Personally, with my husband, when he's in a "I need answers" place - especially if I can't talk about it - he writes down his questions. When I'm in a place where I can talk about it, when I can handle hearing his anger, we go through the list of questions one by one. That way I have control over when I expose that part of me, and he gets his questions answered.

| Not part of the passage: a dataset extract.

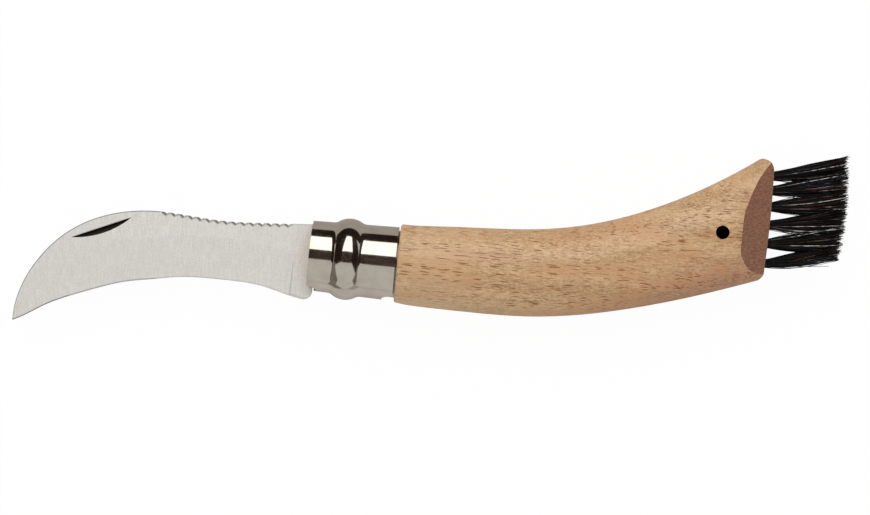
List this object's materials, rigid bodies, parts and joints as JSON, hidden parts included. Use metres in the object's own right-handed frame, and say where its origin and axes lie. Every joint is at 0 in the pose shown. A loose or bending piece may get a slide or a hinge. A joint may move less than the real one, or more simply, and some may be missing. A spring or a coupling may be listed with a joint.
{
  "type": "mushroom knife",
  "caption": "Folding mushroom knife: curved blade with a toothed spine, rotating lock ring, curved beech handle and a bristle brush in its end.",
  "frame": {"origin": "bottom centre of the open knife's box, with the knife lying on its side", "axes": "+X along the ferrule's axis from the blade towards the brush, +Y towards the blade's spine, +Z square to the blade, up from the surface that the knife lies on"},
  "size_m": [0.2164, 0.0654, 0.0217],
  "materials": {
    "blade_steel": "fine brushing across the blade",
    "ring_steel": "polished",
    "ferrule_steel": "satin",
    "rivet_steel": "satin",
    "beech": "waxed, satin",
    "bristle": "natural dark bristle",
    "anchor_wire": "drawn wire"
  },
  "bodies": {
    "handle_body": {"handle": "beech", "fixed_ferrule": "ferrule_steel", "pivot_rivet": "rivet_steel", "tuft_anchors": "anchor_wire", "bristle_tuft_1_1": "bristle", "bristle_tuft_1_2": "bristle", "bristle_tuft_1_3": "bristle", "bristle_tuft_2_1": "bristle", "bristle_tuft_2_2": "bristle", "bristle_tuft_2_3": "bristle", "bristle_tuft_3_1": "bristle", "bristle_tuft_3_2": "bristle", "bristle_tuft_3_3": "bristle", "bristle_tuft_4_1": "bristle", "bristle_tuft_4_2": "bristle", "bristle_tuft_4_3": "bristle", "bristle_tuft_5_1": "bristle", "bristle_tuft_5_2": "bristle", "bristle_tuft_5_3": "bristle", "bristle_tuft_6_1": "bristle", "bristle_tuft_6_2": "bristle", "bristle_tuft_6_3": "bristle"},
    "blade_body": {"blade": "blade_steel"},
    "ring_body": {"locking_ring": "ring_steel"}
  },
  "joints": [
    {"name": "blade_fold", "type": "hinge", "parent": "handle_body", "child": "blade_body", "pos_m": [-0.0214, -0.01025, 0.01085], "axis": [0, 0, 1], "range_deg": [0, 175]},
    {"name": "ring_turn", "type": "hinge", "parent": "handle_body", "child": "ring_body", "pos_m": [-0.0214, -0.00785, 0.01085], "axis": [-1, 0, 0], "range_deg": [0, 45]}
  ]
}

As for justice, that's a hard thing. For many of us, the only justice we get is watching our abusers stuck in their cycles of misery - and watching their abuse turn inwards on themselves as they get older. For so many survivors, there is no legal justice - so often our justice is recovering, getting healthy, and making sure our abusers no longer have any control over us. Sometimes, our recovery is our justice.
6th-Oct-2006 05:42 pm (UTC)
One my friends who got raped, although they're uncertain if they can build a case, he got justice in the form of the rapist being ostracised by his social group.
6th-Oct-2006 05:42 pm (UTC)
7th-Oct-2006 03:26 am (UTC)
One thing I had to implicitly state to my boyfriend was about directing his anger. The first time I was triggered around him scared the hell out of him and made him very upset. His anger was directed at my rapist, but because of my emotions all I saw was the anger. When I was calm, I made sure to let him know that anger, even though I felt it a lot, was really just detrimental to getting through this and told him that what I needed most was positive support. One thing I really appreciate about him is that he NEVER pressed me for details, just let them come out. When I felt like talking, he would listen, but he never imposed. He always let me know that he was there for me when I had something to say, and he would listen to me no matter what it was. Because of this option, he knows more about it than anyone else in my life. I trust him most because of it.

My mom initially demanded to know ever detail I could provide. I just couldn't relive it when put in that kind of pressured situation. I found myself regressing and had to make her stop. I love her and I know, again, her anger probably wasn't directed at me. But the anger was, and still is there, and it's making trust an issue.

It would probably help to talk to him and tell him that you can't constantly relive the attack and tell him how much it hurts you. Tell him you'll talk to him when you're ready. And a big part of it is actually living up to the promise talking to him when you can.